In regard to culture, Beck said the company established a set of core values that now guide all its hiring and training for new employees. “Our mission is to exceed the expectations of everyone we encounter, whether that be a customer walking through the door, a coworker or the UPS guy dropping off a shipment,” he said.

And to create more efficient processes, it built a robust internal website that is updated daily and is accessible to all team members.

“One thing I would attribute our success to is our transparency,” said Beck-Gomez. “We are constantly trying to give our team the why behind what we do. Because when someone understands the way, they’re so much more willing to commit to something, rather than just following instructions.”

The Road Ahead

In the coming months and years, Beck’s Shoes has even more growth in the works.
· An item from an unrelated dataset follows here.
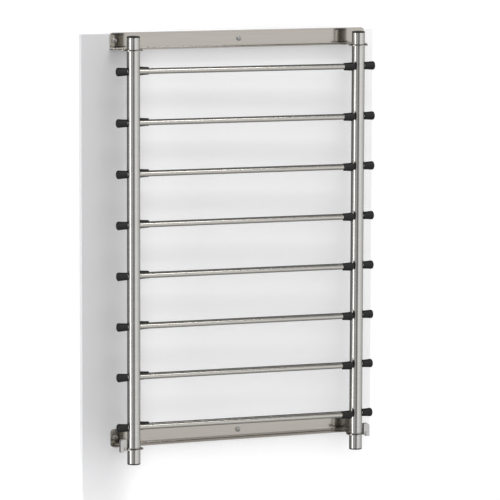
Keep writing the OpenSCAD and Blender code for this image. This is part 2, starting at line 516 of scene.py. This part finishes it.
@dataclass(frozen=True)
class MouldedPolymer(Finish):
    """Rubber or plastic out of a spark-eroded mould.

    It has an even fine skin, with a slightly paler bloom in patches.
    """

    skin_mm: float = 0.5
    bloom: str = "2c2d2f"
    bloom_mm: float = 9.0
    depth_mm: float = 0.03
    ior: float = 1.5
    bloom_from: float = 0.38
    bloom_to: float = 0.72
    glossier: float = 0.08
    duller: float = 0.1

    def build(self) -> bpy.types.Material:
        """Build the material.

        Returns:
            The material.
        """
        tree, shader, material = self.begin()
        shader.inputs["IOR"].default_value = self.ior
        place = add_node(tree, "ShaderNodeTexCoord")
        skin = add_node(
            tree,
            "ShaderNodeTexNoise",
            {"Scale": 1 / (self.skin_mm * MM), "Detail": 2.0, "Roughness": 0.55},
            {"Vector": place.outputs["Object"]},
        )
        patches = add_node(
            tree,
            "ShaderNodeTexNoise",
            {"Scale": 1 / (self.bloom_mm * MM), "Detail": 3.0, "Roughness": 0.5},
            {"Vector": place.outputs["Object"]},
        )
        tone = add_node(tree, "ShaderNodeValToRGB", links={"Fac": patches.outputs["Fac"]})
        ramp_stops(
            tone, [(self.bloom_from, linear(self.colour)), (self.bloom_to, linear(self.bloom))]
        )
        tree.links.new(tone.outputs["Color"], shader.inputs["Base Color"])
        gloss = add_node(
            tree,
            "ShaderNodeMapRange",
            {"To Min": self.roughness - self.glossier, "To Max": self.roughness + self.duller},
            {"Value": patches.outputs["Fac"]},
        )
        tree.links.new(gloss.outputs["Result"], shader.inputs["Roughness"])
        relief = add_node(
            tree,
            "ShaderNodeBump",
            {"Strength": 0.6, "Distance": self.depth_mm * MM},
            {"Height": skin.outputs["Fac"]},
        )
        tree.links.new(relief.outputs["Normal"], shader.inputs["Normal"])
        return material


@dataclass(frozen=True)
class PaintedBoard(Finish):
    """Matt emulsion rolled on a flat backdrop: a soft stipple that only just breaks the light."""

    stipple_mm: float = 2.2
    depth_mm: float = 0.05
    glow: float = 0.0

    def show_front_only(self, tree: bpy.types.NodeTree, shader: bpy.types.Node) -> None:
        """Make a backdrop one-sided, so that the rack's back can be seen from behind it.

        Its inner side and the faces that look away from the rack let the light through.

        Args:
            tree: the material's tree.
            shader: the shader of its front.
        """
        surface = add_node(tree, "ShaderNodeNewGeometry")
        split = add_node(
            tree, "ShaderNodeSeparateXYZ", links={"Vector": surface.outputs["True Normal"]}
        )
        rear = add_node(
            tree,
            "ShaderNodeMath",
            {"operation": "GREATER_THAN", 1: 0.5},
            {0: split.outputs["Y"]},
        )
        behind = add_node(
            tree,
            "ShaderNodeMath",
            {"operation": "MAXIMUM"},
            {0: rear.outputs["Value"], 1: surface.outputs["Backfacing"]},
        )
        clear = add_node(tree, "ShaderNodeBsdfTransparent")
        pick = add_node(
            tree,
            "ShaderNodeMixShader",
            links={0: behind.outputs["Value"], 1: shader.outputs["BSDF"], 2: clear.outputs["BSDF"]},
        )
        tree.links.new(pick.outputs["Shader"], find_node(tree, OUTPUT).inputs["Surface"])

    def build(self) -> bpy.types.Material:
        """Build the material.

        Returns:
            The material.
        """
        tree, shader, material = self.begin()
        self.show_front_only(tree, shader)
        shader.inputs["Specular IOR Level"].default_value = 0.2
        if self.glow > 0:
            shader.inputs["Emission Color"].default_value = grey(1.0)
            shader.inputs["Emission Strength"].default_value = self.glow
        place = add_node(tree, "ShaderNodeTexCoord")
        stipple = add_node(
            tree,
            "ShaderNodeTexNoise",
            {"Scale": 1 / (self.stipple_mm * MM), "Detail": 2.0},
            {"Vector": place.outputs["Object"]},
        )
        relief = add_node(
            tree,
            "ShaderNodeBump",
            {"Strength": 0.3, "Distance": self.depth_mm * MM},
            {"Height": stipple.outputs["Fac"]},
        )
        tree.links.new(relief.outputs["Normal"], shader.inputs["Normal"])
        return material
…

The retailer is revamping its e-commerce site and online client portal to match its new branding, with the debut set for this fall. And Adam Beck predicted the brick-and-mortar footprint could expand as well: “We’d like to open one or two more doors in the next five years.”

While he acknowledged that today’s retail environment is challenging, Beck is optimistic for full-service operators. “The run specialty retail model has been extremely successful in the last five years,” he said. “So we’re going to have that run specialty mentality, but with 100-plus brands and 10 different categories of footwear. It’s going to be your one-stop shoe shop but highly specialized.”

Beck-Gomez also pointed out that there is opportunity in offering specialized information and old-fashioned fitting services for wellness-minded customers. “With the health in our nation, foot problems will become more challenging, so people are going to ultimately understand the benefit of coming to a store like ours,” she said.

And to ensure another century of success for Beck’s, the two execs said they will rely heavily on their decades of experience and strong partnership. “We feed off each other and have different strengths and weaknesses,” said Beck. “We know that either one of us could do it without the other, but I don’t think either of us would want to.”

“We’re better together,” added Beck-Gomez.